# Meal advice.



## Martyn (Feb 8, 2012)

Hi all!! 

Just looking for a bit of advice again  

When is a good time to start feeding our pup 3 times a day instead of 4?? 

Thanks!!


----------



## Vizsla Baby (Nov 4, 2011)

Sadie ate 3 times a day when she was 4 months old and when she was about 6 months old we moved to twice a day. She still get treats in between for "good behavior".


----------



## Martyn (Feb 8, 2012)

Excellent thank you!


----------



## datacan (May 15, 2011)

our dog always ate 3 meals but changed to 2 by himself when he was 8 or 9 months.


----------



## R E McCraith (Nov 24, 2011)

when PIKE turned 1yr Vet said try a full bowl all the time-worked great for him-4 2 1/2 yrs stays at 60#s-no pressure on me of when 2 feed him & how much


----------



## Darcy (Jan 30, 2012)

Vizsla said:


> Sadie ate 3 times a day when she was 4 months old and when she was about 6 months old we moved to twice a day. She still get treats in between for "good behavior".





datacan said:


> our dog always ate 3 meals but changed to 2 by himself when he was 8 or 9 months.
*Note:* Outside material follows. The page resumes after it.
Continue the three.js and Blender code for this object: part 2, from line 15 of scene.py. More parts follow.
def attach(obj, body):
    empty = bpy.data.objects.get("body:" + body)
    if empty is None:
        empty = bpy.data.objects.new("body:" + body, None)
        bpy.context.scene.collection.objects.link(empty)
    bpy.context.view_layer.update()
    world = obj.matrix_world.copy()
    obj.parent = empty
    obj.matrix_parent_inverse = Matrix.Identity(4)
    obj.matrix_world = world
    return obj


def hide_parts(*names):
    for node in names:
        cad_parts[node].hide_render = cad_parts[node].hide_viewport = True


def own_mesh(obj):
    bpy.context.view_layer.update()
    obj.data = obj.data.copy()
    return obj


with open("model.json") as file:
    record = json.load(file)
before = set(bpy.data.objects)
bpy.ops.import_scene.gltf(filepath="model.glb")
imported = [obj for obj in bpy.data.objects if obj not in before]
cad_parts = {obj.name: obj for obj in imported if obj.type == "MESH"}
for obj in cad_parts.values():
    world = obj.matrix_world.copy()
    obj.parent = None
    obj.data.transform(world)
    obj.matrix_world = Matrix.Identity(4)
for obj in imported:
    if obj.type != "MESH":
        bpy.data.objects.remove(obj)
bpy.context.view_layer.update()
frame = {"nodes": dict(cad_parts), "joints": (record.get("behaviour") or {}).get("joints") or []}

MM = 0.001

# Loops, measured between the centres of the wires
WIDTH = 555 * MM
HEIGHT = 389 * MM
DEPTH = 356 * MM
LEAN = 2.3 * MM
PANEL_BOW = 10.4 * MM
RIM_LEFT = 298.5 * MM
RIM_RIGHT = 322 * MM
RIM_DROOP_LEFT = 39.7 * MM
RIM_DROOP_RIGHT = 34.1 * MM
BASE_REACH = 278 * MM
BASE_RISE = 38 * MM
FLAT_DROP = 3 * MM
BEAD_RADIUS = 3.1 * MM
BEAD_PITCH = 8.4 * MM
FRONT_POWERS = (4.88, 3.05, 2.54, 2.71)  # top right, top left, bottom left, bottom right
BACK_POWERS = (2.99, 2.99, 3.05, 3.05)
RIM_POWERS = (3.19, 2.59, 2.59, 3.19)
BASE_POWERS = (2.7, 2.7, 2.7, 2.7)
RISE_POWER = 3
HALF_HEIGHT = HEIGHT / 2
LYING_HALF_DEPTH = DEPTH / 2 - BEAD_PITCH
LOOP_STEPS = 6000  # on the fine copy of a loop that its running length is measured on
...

Thanks for these, they're really useful- our 12 week old is on 4 meals a day and there's always one (usually lunch) that he's totally uninterested in (effectively meaning he actually gets 3 meals most days). The breeder had recommended keeping him on 4 meals until at least 16 weeks but it sounds like I shouldn't worry too much!


----------



## Ruin (Nov 9, 2011)

I was feeding Malcolm three times a day when I got him at about 7 weeks. It took about two weeks before he decided he was on the big boy programs and we feed twice a day already (almost twelve weeks old now). He just eats two larger meals a day - per food recommendation (about three cups). 
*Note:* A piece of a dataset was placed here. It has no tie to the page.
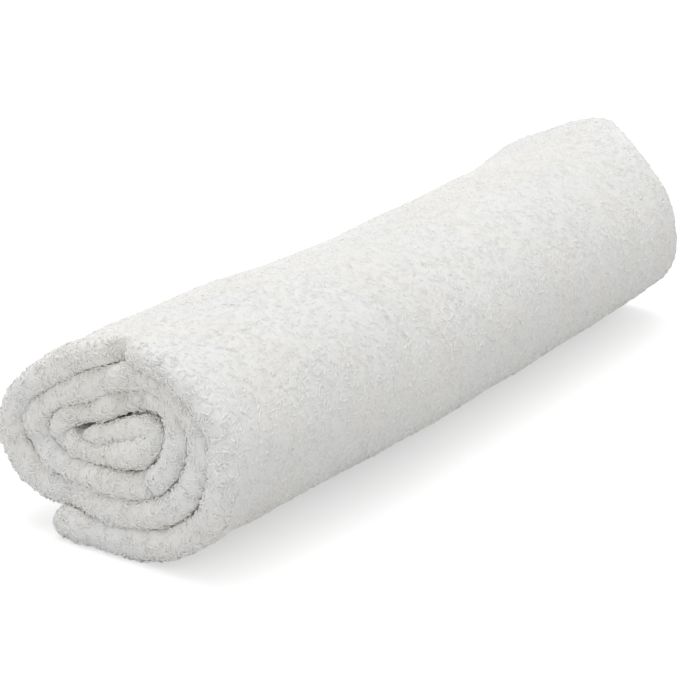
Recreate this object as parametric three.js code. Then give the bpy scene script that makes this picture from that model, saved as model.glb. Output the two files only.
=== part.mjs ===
// A small terry towel, folded in half and rolled up, lying on its outer edge.
//
// The cloth is one band, seen end on as a squashed spiral of about three and a half turns. It runs from the
// flap on the outside, under the roll, up the front and over the top, and ends in the core. Lengths are in
// millimetres and angles in degrees. +X runs along the roll, from the folded edge to the open edge of the
// cloth, -Y is the front and +Z is up. The roll lies on z = 0, with its box centred on x = 0 and y = 0.
import * as THREE from "three";

// Driving sizes
const ROLL_LENGTH = 200;
const SQUASH = 1.3; // how much wider than high the turns lie
const CORE_HEIGHT = 28.5; // of the point the turns wind round, over the lowest turn's underside
const FLOOR_CUT = 0.9; // how deep the lowest turn is pressed flat

// Where the turns begin, at the tip of the flap, and where they end, in the core
const FLAP_ANGLE = -122;
const CORE_ANGLE = 1032;

// Distance from the core to the middle of the band: a row for each turn, from the outside in, and a column
// for each direction it passes. Low and high lie on either side of the front, and rear is above the back.
// Sideways distances are stretched by SQUASH.
const DIRECTIONS = ["flap", "base", "low", "front", "high", "top", "rear", "back"];
const TURNS = [
  { flap: 30.4, base: 25.3, low: 23.1, front: 20.9, high: 18.6, top: 16.2, rear: 16.2, back: 22.8 },
  { flap: 25.8, base: 17.5, low: 17.9, front: 16.9, high: 14.2, top: 11.0, rear: 11.4, back: 16.9 },
  { flap: 17.6, base: 12.5, low: 12.9, front: 12.9, high: 9.2, top: 5.7, rear: 5.8, back: 11.3 },
  { flap: 10.4, base: 5.9, low: 5.9, front: 7.0, high: 9, top: 9, rear: 9, back: 9 },
];

// The last stretch of the band, turned back on itself in the core: places of its middle, from the core
const CORE_FOLD = [
  { y: -9.4, z: -3.1 },
  { y: -11, z: -1 },
  { y: -9.7, z: 1.3 },
  { y: -6.5, z: 1.8 },
  { y: -1.5, z: 0.9 },
  { y: 5, z: -0.6 },
];

// Thickness of the two plies together, by turn and direction. The flap lies loose, so it is thicker.
const THICKNESS = [
  { flap: 5.8, base: 6, low: 4.8, front: 4.2, high: 4.2, top: 4.2, rear: 4.2, back: 4.3 },
  { flap: 4.5, base: 4.4, low: 4.2, front: 4.2, high: 4.2, top: 4.2, rear: 4.2, back: 4.3 },
  { flap: 4.4, base: 4.2, low: 4.2, front: 4.2, high: 4.2, top: 4.2, rear: 4.2, back: 4.2 },
  { flap: 4.2, base: 4.2, low: 4.2, front: 4.2, high: 4.2, top: 4.2, rear: 4.2, back: 4.2 },
];

// How far the folded edge stands out of the roll's end, or lies back in it, by turn and direction
const FOLDED_EDGE = [
  { flap: -0.4, base: 0, low: 0, front: 0, high: -0.3, top: -0.8, rear: 0, back: 0.3 },
  { flap: 0.2, base: 0.4, low: 0.2, front: -0.8, high: -1.8, top: -2.2, rear: -0.6, back: 0 },
  { flap: 0.4, base: 0.6, low: 0, front: -0.6, high: -1.4, top: -1.8, rear: -1.2, back: -0.4 },
  { flap: 0.2, base: 0.2, low: -0.6, front: -1, high: -1, top: -1, rear: -1, back: -1 },
];

// The same for the open edge at the far end
const OPEN_EDGE = [
  { flap: 3, base: 4.5, low: 4, front: -4, high: -4.5, top: 5.5, rear: 4, back: 1 },
  { flap: 0, base: 2, low: 1, front: -6, high: -8, top: -1, rear: 0, back: -1 },
  { flap: -1, base: 0, low: -1, front: -6, high: -8, top: -4, rear: -2, back: -2 },
  { flap: -3, base: -3, low: -4, front: -5, high: -5, top: -5, rear: -5, back: -5 },
];

// The roll along its length. A row for each station: its share of the length, how wide and how high the
// turns lie there, as shares of the distances above, and how far the roll has bent toward the back.
const STATIONS = [
  { share: 0, wide: 1.005, high: 1.035, bend: 0 },
  { share: 0.12, wide: 1.02, high: 1.08, bend: 0.2 },
  { share: 0.25, wide: 1.02, high: 1.075, bend: 0.7 },
  { share: 0.4, wide: 1.015, high: 1.018, bend: 1.8 },
  { share: 0.55, wide: 1.02, high: 1.03, bend: 3.4 },
  { share: 0.7, wide: 1.02, high: 1.008, bend: 5.5 },
  { share: 0.85, wide: 1.025, high: 1.04, bend: 8 },
  { share: 1, wide: 1.03, high: 1.09, bend: 11.1 },
];

// How round the cloth's edges are: a row for each step in from an edge, with the band's thickness there
const EDGE_STEPS = [
  { inward: 0, thick: 0.42 },
  { inward: 0.45, thick: 0.78 },
  { inward: 1.5, thick: 1 },
];

// Steps of the mesh
const BAND_STEPS = 126;
const LENGTH_STEPS = 12;
const STRAIGHT_STEP = 7; // millimetres between points where the band runs straight
const BEND_STEP = 14; // and degrees between them where it bends
const FOLDED_REACH = 14; // how far in from the folded edge its unevenness dies out
const OPEN_REACH = 36; // and from the open edge

// A smooth curve through evenly spaced values, read at a place counted in rows
function smooth(values, place) {
  const last = values.length - 1;
  const i = Math.min(Math.max(Math.floor(place), 0), last - 1);
  const t = Math.min(Math.max(place, 0), last) - i;
  const at = (k) => values[Math.min(Math.max(k, 0), last)];
  const [a, b, c, d] = [at(i - 1), at(i), at(i + 1), at(i + 2)];
  return b + (t * (c - a + t * (2 * a - 5 * b + 4 * c - d + t * (3 * (b - c) + d - a)))) / 2;
}

// One value of a table with turns for rows, at an angle along the band. The table starts at -135 degrees.
function alongBand(table, angle) {
  const values = table.flatMap((row) => DIRECTIONS.map((name) => row[name]));
  return smooth(values, (angle + 135) / 45);
}

// A column of STATIONS, at a share of the roll's length
function alongRoll(name, share) {
  const i = Math.max(1, STATIONS.findIndex((row) => row.share >= share));
  const [from, to] = [STATIONS[i - 1].share, STATIONS[i].share];
  return smooth(STATIONS.map((row) => row[name]), i - 1 + (share - from) / (to - from));
}

// The middle line of the band, seen end on, with its points closer together where it bends
function bandLine() {
  const coarse = [];
  for (let angle = FLAP_ANGLE; angle <= CORE_ANGLE; angle += 6) {
    const reach = alongBand(TURNS, angle);
    const turn = THREE.MathUtils.degToRad(angle);
    const y = -SQUASH * reach * Math.cos(turn);
    coarse.push({ angle, thick: alongBand(THICKNESS, angle), y, z: reach * Math.sin(turn) });
  }
  const turns = coarse.length;
  for (const place of CORE_FOLD) coarse.push({ ...coarse[turns - 1], ...place });
  const spans = coarse.length - 1;
  const places = coarse.map((p) => new THREE.Vector3(0, p.y, p.z + CORE_HEIGHT));
  const curve = new THREE.CatmullRomCurve3(places, false, "centripetal");
  const fine = [];
  for (let step = 0; step <= 4 * spans; step++) {
    const i = Math.min(Math.floor(step / 4), spans - 1);
    const mix = (name) => coarse[i][name] + (step / 4 - i) * (coarse[i + 1][name] - coarse[i][name]);
    const { y, z } = curve.getPoint(step / 4 / spans);
    fine.push({ angle: mix("angle"), thick: mix("thick"), y, z, weight: 0 });
  }
  const heading = (i) => Math.atan2(fine[i + 1].z - fine[i].z, fine[i + 1].y - fine[i].y);
  for (let i = 1; i < fine.length; i++) {
    const run = Math.hypot(fine[i].y - fine[i - 1].y, fine[i].z - fine[i - 1].z);
    const bend = i < fine.length - 1 ? heading(i) - heading(i - 1) : 0;
    const degrees = THREE.MathUtils.radToDeg(Math.abs(Math.atan2(Math.sin(bend), Math.cos(bend))));
    fine[i].weight = fine[i - 1].weight + run / STRAIGHT_STEP + degrees / BEND_STEP;
  }
  const whole = fine[fine.length - 1].weight;
  const line = [];
  let i = 1;
  for (let step = 0; step <= BAND_STEPS; step++) {
    const weight = (whole * step) / BAND_STEPS;
    while (i < fine.length - 1 && fine[i].weight < weight) i++;
    const t = (weight - fine[i - 1].weight) / (fine[i].weight - fine[i - 1].weight);
    const mix = (name) => fine[i - 1][name] + t * (fine[i][name] - fine[i - 1][name]);
    line.push({ angle: mix("angle"), thick: mix("thick"), y: mix("y"), z: mix("z") });
  }
  return line;
}

// The outline of the band, seen end on: out along its outer side, round the core end, and back along its
// inner side. Each point keeps its angle and the side it lies on, 1 for outside and -1 for inside.
function bandOutline() {
  const line = bandLine();
  const last = line.length - 1;
  const across = line.map((p, i) => {
    const [a, b] = [line[Math.max(i - 1, 0)], line[Math.min(i + 1, last)]];
    const size = Math.hypot(b.y - a.y, b.z - a.z);
    return { y: -(b.z - a.z) / size, z: (b.y - a.y) / size };
  });
  const roundOff = (i) => {
    const near = Math.min(i, last - i);
    return near === 0 ? 0.45 : near === 1 ? 0.88 : 1;
  };
  const points = line.map((p, i) => ({ ...p, across: across[i], round: roundOff(i) }));
  const outer = points.map((p) => ({ ...p, side: 1 }));
  const inner = points.map((p) => ({ ...p, side: -1 })).reverse();
  return [...outer, ...inner];
}

// The stations of the mesh: for each, its share of the length and its share of the band's thickness
function meshStations() {
  const rows = EDGE_STEPS.map((step) => ({ share: step.inward / ROLL_LENGTH, thick: step.thick }));
  for (let step = 1; step < LENGTH_STEPS; step++) rows.push({ share: step / LENGTH_STEPS, thick: 1 });
  const open = EDGE_STEPS.map((step) => ({ share: 1 - step.inward / ROLL_LENGTH, thick: step.thick }));
  return [...rows, ...open.reverse()];
}

// One point of the band's surface
function surfacePoint(point, station) {
  const half = (point.thick / 2) * point.round * station.thick * point.side;
  const wide = alongRoll("wide", station.share);
  const high = alongRoll("high", station.share);
  const y = point.y * wide + half * point.across.y + alongRoll("bend", station.share);
  const z = point.z * high + half * point.across.z - FLOOR_CUT;
  const fromFold = station.share * ROLL_LENGTH;
  const fade = (share) => Math.max(0, 1 - share) ** 2;
  const outFold = alongBand(FOLDED_EDGE, point.angle) * fade(fromFold / FOLDED_REACH);
  const outOpen = alongBand(OPEN_EDGE, point.angle) * fade((ROLL_LENGTH - fromFold) / OPEN_REACH);
  const x = fromFold - outFold + outOpen;
  return new THREE.Vector3(x, y, Math.max(z, 0));
}

// The rolled cloth as one closed surface
function rolledCloth() {
  const outline = bandOutline();
  const stations = meshStations();
  const count = outline.length;
  const points = stations.flatMap((station) => outline.map((point) => surfacePoint(point, station)));
  const faces = [];
  for (let s = 0; s < stations.length - 1; s++) {
    for (let i = 0; i < count; i++) {
      const next = (i + 1) % count;
      const [a, b] = [s * count + i, s * count + next];
      const [c, d] = [a + count, b + count];
      faces.push(a, c, b, b, c, d);
    }
  }
  const open = (stations.length - 1) * count;
  for (let i = 0; i < BAND_STEPS; i++) {
    const [a, b, c, d] = [i, i + 1, count - 2 - i, count - 1 - i];
    faces.push(a, b, c, a, c, d);
    faces.push(open + a, open + c, open + b, open + a, open + d, open + c);
  }
  const geometry = new THREE.BufferGeometry().setFromPoints(points);
  geometry.setIndex(faces);
  geometry.computeBoundingBox();
  const box = geometry.boundingBox;
  geometry.translate(-(box.min.x + box.max.x) / 2, -(box.min.y + box.max.y) / 2, -box.min.z);
  geometry.computeVertexNormals();
  return geometry;
}

const cloth = new THREE.MeshStandardMaterial({ name: "towel_cloth", color: 0xf1f0ec, roughness: 0.95 });
const towel = new THREE.Mesh(rolledCloth(), cloth);
towel.name = "towel";

const group = new THREE.Group();
group.name = "rolled_towel";
group.add(towel);

export default group;
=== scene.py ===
# %% [markdown]
# A small terry towel, folded in half and rolled up, in Blender
#
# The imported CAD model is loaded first, as a frame in metres. It gives the roll's size and place, and
# everything made below has to lie where it lies. The towel itself is then made as what it is: one sheet of
# cloth with a real thickness, folded over once along the near end, and wound up. Its pile is made last, as
# many thousands of small loops that stand on the sheet.

import bpy
import numpy as np
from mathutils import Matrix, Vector


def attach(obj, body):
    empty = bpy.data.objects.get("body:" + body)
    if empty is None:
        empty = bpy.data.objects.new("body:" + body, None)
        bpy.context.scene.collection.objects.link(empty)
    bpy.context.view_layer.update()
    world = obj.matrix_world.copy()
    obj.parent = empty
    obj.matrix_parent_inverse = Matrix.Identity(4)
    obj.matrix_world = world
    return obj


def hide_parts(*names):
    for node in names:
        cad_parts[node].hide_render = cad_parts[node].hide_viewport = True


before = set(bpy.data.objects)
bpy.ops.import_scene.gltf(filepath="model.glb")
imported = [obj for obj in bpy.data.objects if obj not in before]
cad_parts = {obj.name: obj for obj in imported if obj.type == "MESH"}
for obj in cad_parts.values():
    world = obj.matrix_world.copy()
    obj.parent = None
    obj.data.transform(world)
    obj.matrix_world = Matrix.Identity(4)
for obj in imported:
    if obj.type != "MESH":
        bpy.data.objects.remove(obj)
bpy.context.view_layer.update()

MM = 0.001
chance = np.random.default_rng(11)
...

Like your pup he simply lost interest in the extra meals. We have him on holistic food (Gold Brand - or whatever - Wolf Cub) and he loves it. Usually it's up in the morning, to the potty spot, back inside to play and cuddle, and then about an hour or so later he eats. Back in the crate to prevent accidents until he wakes up, then potty and play time again. In and out of the crate throughout the day. Dinner is usually around 8 or 9 and then he's off for his nap. Potty and play until we decide it's bed time, around 11 usually. Then he's down and sleeps through the night until about 8am. We haven't had a crate or house accident in almost two weeks now!

His sister (Beagle) on the other hand is a different story...


----------



## Ozkar (Jul 4, 2011)

I do 3 till 16 weeks, then two till 18 months, then one from then on. That's not to say that's the ideal, it's just how I have always done it.


----------